Day 1 - July 22, 2005
| No. | Results | Stipulations |
| 1 | 2 Tuff Tony defeated Kid Kash (c) and Lenny Lane | Three way match for the JCW Heavyweight Championship |
| 2 | Chuck Wagon vs. The Too Tall Ninja ended in a no contest | Singles match |
| 3 | Corporal Robinson defeated Mr. Insanity | Hardcore match |
| 4 | Abyss defeated Rhino | Singles match |
| 5 | America's Most Wanted (Chris Harris and James Storm) defeated Mad Man Pondo and Sabu | Tag team match |
| 6 | Ron Killings vs. Samu ended in a no contest | Singles match |
| 7 | D-Ray 3000 and Petey Williams vs. The Insane Clown Posse (Shaggy 2 Dope and Violent J) ended in a no contest | Tag team match |
| (c) | – the champion(s) heading into the match |

Day 2 - July 23, 2005
| No. | Results | Stipulations |
|---|---|---|
| 1 | Lenny Lane defeated The Blue Meanie | Singles match |
| 2 | Mr. Insanity defeated JC Bailey | Hardcore match |
| 3 | Chuck Wagon vs. The Too Tall Ninja ended in a no contest | Singles match |
| 4 | Rhino defeated D-Ray 3000 | Singles match |
| 5 | Ron Killings defeated CJ Otis | Singles match |
| 6 | America's Most Wanted (Chris Harris and James Storm) defeated 2 Tuff Tony and Corporal Robinson | Tag team match |
| 7 | Abyss defeated Mad Man Pondo | Singles match |
| 8 | Terry Funk defeated 2 Tuff Tony, A-1, Abyss, Chris Harris, Corporal Robinson, D-Ray 3000, James Storm, Jeff Jarrett, Kid Kash, Mad Man Pondo, Petey Williams, Rhino, Samu, Shaggy 2 Dope, The Blue Meanie, Violent J | Battle royal for the vacant JCW Heavyweight Championship |

Day 3 - July 24, 2005
| No. | Results | Stipulations |
| 1 | Lenny Lane defeated D-Ray 3000 | Singles match |
| 2 | Chuck Wagon vs.
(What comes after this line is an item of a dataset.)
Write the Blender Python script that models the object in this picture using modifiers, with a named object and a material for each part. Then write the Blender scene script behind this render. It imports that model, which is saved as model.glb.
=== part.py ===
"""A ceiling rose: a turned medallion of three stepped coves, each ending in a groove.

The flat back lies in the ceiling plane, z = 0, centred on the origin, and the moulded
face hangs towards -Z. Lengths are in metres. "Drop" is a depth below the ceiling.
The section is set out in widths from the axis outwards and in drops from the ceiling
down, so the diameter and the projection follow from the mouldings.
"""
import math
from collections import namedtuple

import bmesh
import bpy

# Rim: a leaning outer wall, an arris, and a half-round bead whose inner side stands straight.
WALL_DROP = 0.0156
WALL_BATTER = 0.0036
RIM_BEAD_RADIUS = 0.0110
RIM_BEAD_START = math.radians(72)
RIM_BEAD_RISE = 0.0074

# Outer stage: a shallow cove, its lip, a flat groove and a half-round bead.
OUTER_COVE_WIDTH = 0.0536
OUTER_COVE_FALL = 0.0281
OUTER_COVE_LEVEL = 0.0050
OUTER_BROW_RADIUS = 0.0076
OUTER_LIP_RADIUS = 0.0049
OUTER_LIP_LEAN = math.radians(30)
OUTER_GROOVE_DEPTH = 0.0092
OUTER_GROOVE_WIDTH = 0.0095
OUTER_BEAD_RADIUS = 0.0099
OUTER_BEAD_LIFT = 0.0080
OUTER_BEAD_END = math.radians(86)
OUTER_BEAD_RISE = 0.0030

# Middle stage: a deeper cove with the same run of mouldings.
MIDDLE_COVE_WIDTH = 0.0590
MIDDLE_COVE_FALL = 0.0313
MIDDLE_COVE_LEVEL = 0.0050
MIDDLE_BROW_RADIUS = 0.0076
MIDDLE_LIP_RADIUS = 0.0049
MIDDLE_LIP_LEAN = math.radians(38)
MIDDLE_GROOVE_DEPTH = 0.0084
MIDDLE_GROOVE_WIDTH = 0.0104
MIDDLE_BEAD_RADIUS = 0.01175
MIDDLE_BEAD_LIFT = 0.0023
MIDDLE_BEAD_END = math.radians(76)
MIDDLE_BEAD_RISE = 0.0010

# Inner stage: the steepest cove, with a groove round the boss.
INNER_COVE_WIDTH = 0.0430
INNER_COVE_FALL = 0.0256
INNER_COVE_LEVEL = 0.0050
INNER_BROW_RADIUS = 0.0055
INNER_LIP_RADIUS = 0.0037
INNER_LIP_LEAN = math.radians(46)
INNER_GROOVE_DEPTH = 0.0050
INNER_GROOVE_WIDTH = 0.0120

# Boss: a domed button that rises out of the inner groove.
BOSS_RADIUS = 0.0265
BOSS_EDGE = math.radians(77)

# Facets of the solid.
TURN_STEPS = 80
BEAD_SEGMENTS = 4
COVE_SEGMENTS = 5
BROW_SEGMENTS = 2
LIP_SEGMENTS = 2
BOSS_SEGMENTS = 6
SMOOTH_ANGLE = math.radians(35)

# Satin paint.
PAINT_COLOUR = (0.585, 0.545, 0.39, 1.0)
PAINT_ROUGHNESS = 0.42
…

The Too Tall Ninja ended in a no contest | Singles match |
| 3 | Homeless Jimmy defeated Mr. Insanity | Hardcore match |
| 4 | 2 Tuff Tony and Corporal Robinson defeated Team Canada (A1 and Petey Williams) | Tag team match |
| 5 | Ron Killings and Samu defeated CJ Otis and JC Bailey | Tag team match |
| 6 | Rhino defeated Abyss | Singles match |
| 7 | Kid Kash defeated Nosawa (c) | Singles match for the JCW Heavyweight Championship |
| 8 | Jeff Jarrett defeated Sabu | Singles match |
| 9 | Mad Man Pondo defeated Terry Funk (c) | Singles match for the JCW Heavyweight Championship |
| 10 | The Insane Clown Posse (Shaggy 2 Dope and Violent J) defeated America's Most Wanted (Chris Harris and James Storm) | Tag team match |
| (c) | – the champion(s) heading into the match |

==Aftermath==
During the festival, the Axe Murder Boyz won the Underground Psychos contest in which attendees could vote on who would win with the winner of the contest would be given a contract with Psychopathic Records. The group signed to the label in 2006 following a brief tour with the Insane Clown Posse.
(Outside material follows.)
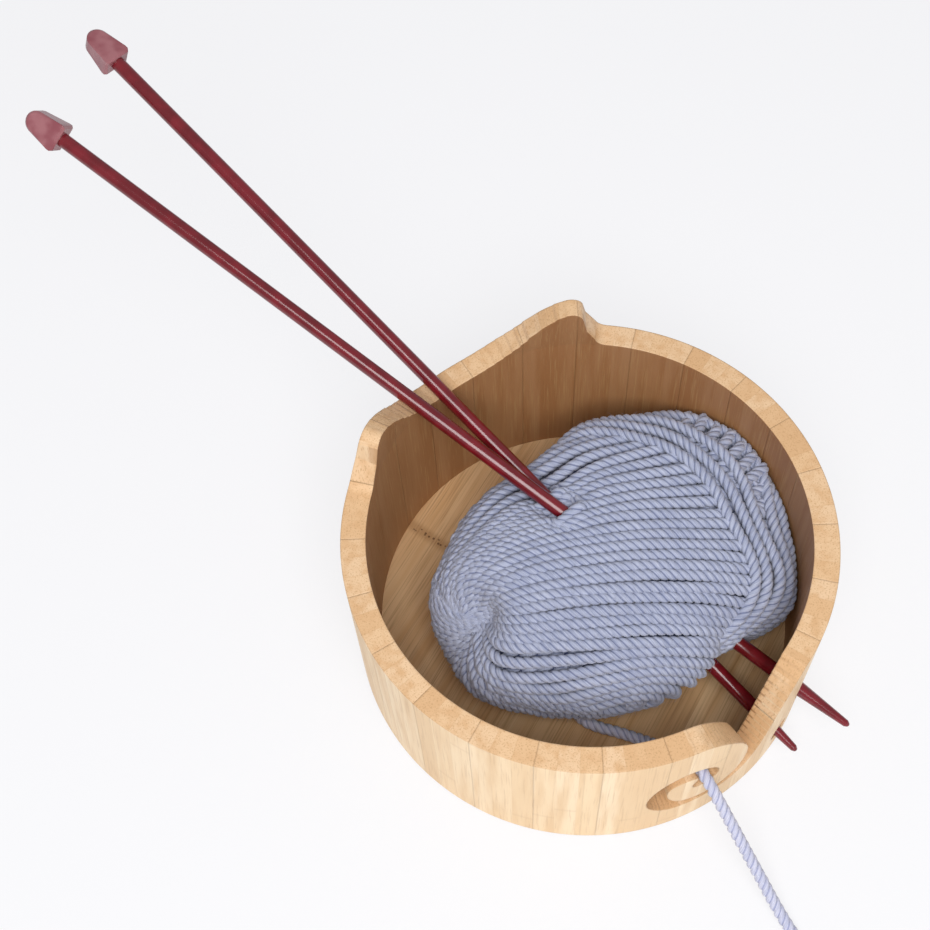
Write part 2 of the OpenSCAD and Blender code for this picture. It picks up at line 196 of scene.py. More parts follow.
# ---------------------------------------------------------------- finishes
@dataclass(frozen=True)
class Bamboo:
    """Carbonised, sanded and oiled bamboo: warm straw with fine brown fibre bundles.

    The bundles run up the wall as hair lines and end on the rim as speckles,
    so one solid pattern makes both. The ring is glued from narrow strips; its inner wall is darkened as painted shade.
    """

    name: str = "bamboo_ring"
    pale: str = "#F4DCB8"
    middle: str = "#EFD2A8"
    warm: str = "#E3C194"
    fibre: str = "#B98F60"
    end_tint: str = "#EFDDD0"
    inner_shade_tint: str = "#B8977E"
    strip_degrees: float = 5.0
    seam_at: float = 0.3
    fibre_mm: float = 0.55
    roughness: float = 0.5

    def build(self) -> bpy.types.Material:
        """Makes the material on Object coordinates."""
        material, t, shader = new_material(self.name)
        coords = add(t, "ShaderNodeTexCoord")
        place = add(t, "ShaderNodeSeparateXYZ", {0: coords.outputs["Object"]})
        x, y, z = place.outputs
        angle = math_node(t, "ARCTAN2", y, x)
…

After the festival concluded, Nelson Ledges Quarry Park's owner, Evan Kelley, kicked the festival off his grounds. He claimed that "Psychopathic Records broke some of the rules set down for the 2005 event, including blasting music all night long." He also explained that "Drugs, alcohol, nudity, profanity, and trash also became serious problems."